Il fortissimo multiforme valore dell’altare sardo, dunque, è segno forte della grande attenzione che, crescente nei secoli, il popolo ha voluto dargli. Lo ha rivestito di molteplici funzionalità, oltre a quella liturgica, un vero “faro per la comunità” e superiore sempre agli altari minori, anche se dedicati a santi molto venerati. Dobbiamo rivendicare il valore “umano” di questi altari, che hanno visto i nostri avi, i nostri stessi genitori al momento del loro Battesimo, e durante il conferimento dei vari Sacramenti; altari che hanno visto i nostri forti presuli, i grandi vescovi sardi; e, nel caso iglesiente, addirittura un Pontefice, Giovanni Paolo II. Entrando nella cattedrale di Iglesias, egli subito si diresse verso l’altare maggiore. Quell’altare che gli iglesienti rivogliono immantinente al suo posto. L’altare, che tutti noi sardi rivogliamo. Non ci possiamo chinare dinanzi ad un muro.
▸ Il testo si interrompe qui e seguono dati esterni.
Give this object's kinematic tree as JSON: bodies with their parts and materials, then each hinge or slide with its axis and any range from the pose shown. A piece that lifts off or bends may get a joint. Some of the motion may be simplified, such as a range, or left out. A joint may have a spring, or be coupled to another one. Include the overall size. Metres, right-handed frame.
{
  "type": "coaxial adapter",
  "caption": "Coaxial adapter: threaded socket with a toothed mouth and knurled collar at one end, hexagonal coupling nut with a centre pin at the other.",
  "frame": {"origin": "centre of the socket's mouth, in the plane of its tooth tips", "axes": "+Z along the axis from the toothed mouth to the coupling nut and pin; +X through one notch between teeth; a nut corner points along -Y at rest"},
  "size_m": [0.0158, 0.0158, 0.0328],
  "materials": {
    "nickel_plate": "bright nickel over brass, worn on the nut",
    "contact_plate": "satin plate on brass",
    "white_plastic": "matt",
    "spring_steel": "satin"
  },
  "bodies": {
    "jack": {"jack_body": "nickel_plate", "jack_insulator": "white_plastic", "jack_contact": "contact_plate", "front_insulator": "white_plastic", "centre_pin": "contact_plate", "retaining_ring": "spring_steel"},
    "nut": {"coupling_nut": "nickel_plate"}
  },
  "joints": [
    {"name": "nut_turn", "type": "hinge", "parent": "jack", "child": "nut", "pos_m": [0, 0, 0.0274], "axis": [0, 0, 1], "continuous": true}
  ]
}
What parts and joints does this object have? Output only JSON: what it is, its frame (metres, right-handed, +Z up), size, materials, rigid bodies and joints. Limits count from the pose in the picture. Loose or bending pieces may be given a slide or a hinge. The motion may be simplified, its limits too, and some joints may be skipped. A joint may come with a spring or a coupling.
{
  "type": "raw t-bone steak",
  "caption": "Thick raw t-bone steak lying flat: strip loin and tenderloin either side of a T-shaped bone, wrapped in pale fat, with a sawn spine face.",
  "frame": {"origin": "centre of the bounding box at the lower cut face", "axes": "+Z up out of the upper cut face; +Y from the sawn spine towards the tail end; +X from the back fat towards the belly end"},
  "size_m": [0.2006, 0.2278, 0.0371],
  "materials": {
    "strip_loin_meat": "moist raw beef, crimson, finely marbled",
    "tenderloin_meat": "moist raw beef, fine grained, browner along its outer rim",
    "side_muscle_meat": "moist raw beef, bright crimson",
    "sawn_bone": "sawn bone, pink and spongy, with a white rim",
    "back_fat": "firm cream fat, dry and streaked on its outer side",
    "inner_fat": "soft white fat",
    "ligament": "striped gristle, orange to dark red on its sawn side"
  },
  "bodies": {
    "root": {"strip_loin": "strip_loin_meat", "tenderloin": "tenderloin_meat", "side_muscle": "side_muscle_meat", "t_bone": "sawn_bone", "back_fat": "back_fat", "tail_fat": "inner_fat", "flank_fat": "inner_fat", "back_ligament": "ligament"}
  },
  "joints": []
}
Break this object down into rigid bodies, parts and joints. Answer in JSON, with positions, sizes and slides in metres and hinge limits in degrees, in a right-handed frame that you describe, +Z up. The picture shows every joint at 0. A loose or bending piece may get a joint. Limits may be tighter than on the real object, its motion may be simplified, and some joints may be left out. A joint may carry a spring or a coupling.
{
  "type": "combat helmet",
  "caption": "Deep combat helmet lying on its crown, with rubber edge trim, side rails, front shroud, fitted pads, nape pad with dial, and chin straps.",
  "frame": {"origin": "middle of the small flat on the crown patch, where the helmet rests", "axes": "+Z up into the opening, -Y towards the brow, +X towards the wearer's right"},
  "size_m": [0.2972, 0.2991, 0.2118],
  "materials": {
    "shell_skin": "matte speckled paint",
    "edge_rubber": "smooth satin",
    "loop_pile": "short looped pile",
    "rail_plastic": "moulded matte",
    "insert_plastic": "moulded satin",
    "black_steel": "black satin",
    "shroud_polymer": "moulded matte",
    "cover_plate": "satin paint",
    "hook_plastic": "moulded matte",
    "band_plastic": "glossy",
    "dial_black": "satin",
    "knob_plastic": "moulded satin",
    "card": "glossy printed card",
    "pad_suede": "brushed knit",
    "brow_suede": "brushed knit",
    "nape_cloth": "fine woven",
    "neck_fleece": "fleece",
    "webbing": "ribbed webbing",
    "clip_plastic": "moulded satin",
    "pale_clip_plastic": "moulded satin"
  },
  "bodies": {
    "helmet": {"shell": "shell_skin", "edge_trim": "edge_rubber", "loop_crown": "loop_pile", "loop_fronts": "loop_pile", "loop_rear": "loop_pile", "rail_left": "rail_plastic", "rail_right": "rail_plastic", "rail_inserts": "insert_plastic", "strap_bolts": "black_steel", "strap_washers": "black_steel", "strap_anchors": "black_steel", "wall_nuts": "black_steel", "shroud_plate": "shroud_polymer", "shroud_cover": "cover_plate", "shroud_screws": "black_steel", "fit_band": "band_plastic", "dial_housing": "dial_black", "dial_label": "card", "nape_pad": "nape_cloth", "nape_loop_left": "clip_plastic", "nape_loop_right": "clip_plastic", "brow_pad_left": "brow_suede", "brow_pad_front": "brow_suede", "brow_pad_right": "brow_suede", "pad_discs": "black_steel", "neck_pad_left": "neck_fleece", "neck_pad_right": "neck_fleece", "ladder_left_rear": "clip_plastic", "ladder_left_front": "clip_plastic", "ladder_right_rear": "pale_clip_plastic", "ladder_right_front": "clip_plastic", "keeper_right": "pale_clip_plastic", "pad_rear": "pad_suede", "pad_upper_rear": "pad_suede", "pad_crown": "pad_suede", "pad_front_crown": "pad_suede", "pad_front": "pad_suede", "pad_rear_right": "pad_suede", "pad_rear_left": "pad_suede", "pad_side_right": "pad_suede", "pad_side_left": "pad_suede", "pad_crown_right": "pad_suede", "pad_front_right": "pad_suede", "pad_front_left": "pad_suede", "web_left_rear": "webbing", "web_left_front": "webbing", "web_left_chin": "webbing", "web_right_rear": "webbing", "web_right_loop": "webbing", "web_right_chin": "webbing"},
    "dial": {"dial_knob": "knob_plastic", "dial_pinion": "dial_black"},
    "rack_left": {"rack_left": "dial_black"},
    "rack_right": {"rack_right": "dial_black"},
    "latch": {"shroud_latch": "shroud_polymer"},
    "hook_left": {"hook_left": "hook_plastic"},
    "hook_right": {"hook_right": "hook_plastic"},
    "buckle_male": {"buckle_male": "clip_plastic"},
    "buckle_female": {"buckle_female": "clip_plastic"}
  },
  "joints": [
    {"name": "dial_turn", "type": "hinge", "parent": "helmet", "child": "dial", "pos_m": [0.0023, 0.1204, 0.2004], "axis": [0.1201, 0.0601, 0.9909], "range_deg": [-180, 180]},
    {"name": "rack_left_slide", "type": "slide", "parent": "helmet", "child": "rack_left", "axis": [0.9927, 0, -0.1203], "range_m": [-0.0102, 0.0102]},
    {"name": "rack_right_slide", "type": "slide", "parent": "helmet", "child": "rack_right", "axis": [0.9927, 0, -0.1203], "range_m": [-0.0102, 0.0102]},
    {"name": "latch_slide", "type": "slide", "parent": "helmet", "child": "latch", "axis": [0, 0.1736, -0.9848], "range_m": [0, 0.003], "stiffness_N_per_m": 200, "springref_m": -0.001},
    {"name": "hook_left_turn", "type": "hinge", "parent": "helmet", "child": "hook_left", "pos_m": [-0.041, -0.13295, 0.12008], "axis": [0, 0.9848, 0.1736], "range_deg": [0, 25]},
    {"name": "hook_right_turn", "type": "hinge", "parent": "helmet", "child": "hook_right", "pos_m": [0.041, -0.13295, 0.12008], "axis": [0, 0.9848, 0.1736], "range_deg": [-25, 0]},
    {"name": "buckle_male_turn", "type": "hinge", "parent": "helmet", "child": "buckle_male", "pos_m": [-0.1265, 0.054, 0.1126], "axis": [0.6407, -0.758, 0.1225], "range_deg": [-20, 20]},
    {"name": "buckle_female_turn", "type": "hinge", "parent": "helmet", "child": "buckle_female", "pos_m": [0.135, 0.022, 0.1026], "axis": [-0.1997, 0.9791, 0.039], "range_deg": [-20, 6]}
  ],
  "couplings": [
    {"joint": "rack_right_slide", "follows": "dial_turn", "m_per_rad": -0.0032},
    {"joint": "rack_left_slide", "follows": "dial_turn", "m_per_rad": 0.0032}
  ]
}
Ora il tempio episcopale della gloriosa sede di Iglesias, che ha l’onore di custodire le sacre spoglie del martire Antioco dal suo antichissimo tempio di Sulci, è orbo del centro, di quel grande faro di luce, di devozione, di conforto. Non sarà un quadro – seppur di pregio – a sostituirlo, né una teoria di scranni canonicali. Iglesias rivuole il suo altare, il suo pezzo d’arte[3], il suo pezzo di Storia. Solo Cristo è Signore è Re della Storia e dell’umana società che in essa compie la divina volontà. Non poniamoci come arbitri troppo presuntuosi. Lasciamo la pace al ricco passato che ci hanno donato i nostri avi ma costruiamo con lo stesso ardore il futuro.




[1] Il riferimento è al Convegno tenuto ad Iglesias il 17 ottobre 2013 con don N. Bux e M. Derudas.
[2] Eloquente esempio che sferza, in tempi dove i commerci e le transazioni non erano facili, il dilagante pseudo-pauperismo attuale, ripieno di quell’archeologismo liturgico già condannato dal venerabile Pio XII: il Papa chiede il tessuto più pregiato per la liturgia, e non si lascia fermare da costi, lunghi viaggi commerciali o dissuasioni dottrinali.
[3] Delicato e al contempo solido esempio di scuola canoviana, l’altare maggiore rimosso dalla cattedrale di Santa Chiara era stato disegnato dal genovese Gaggini e finanziato addirittura anche dal beato Pio IX.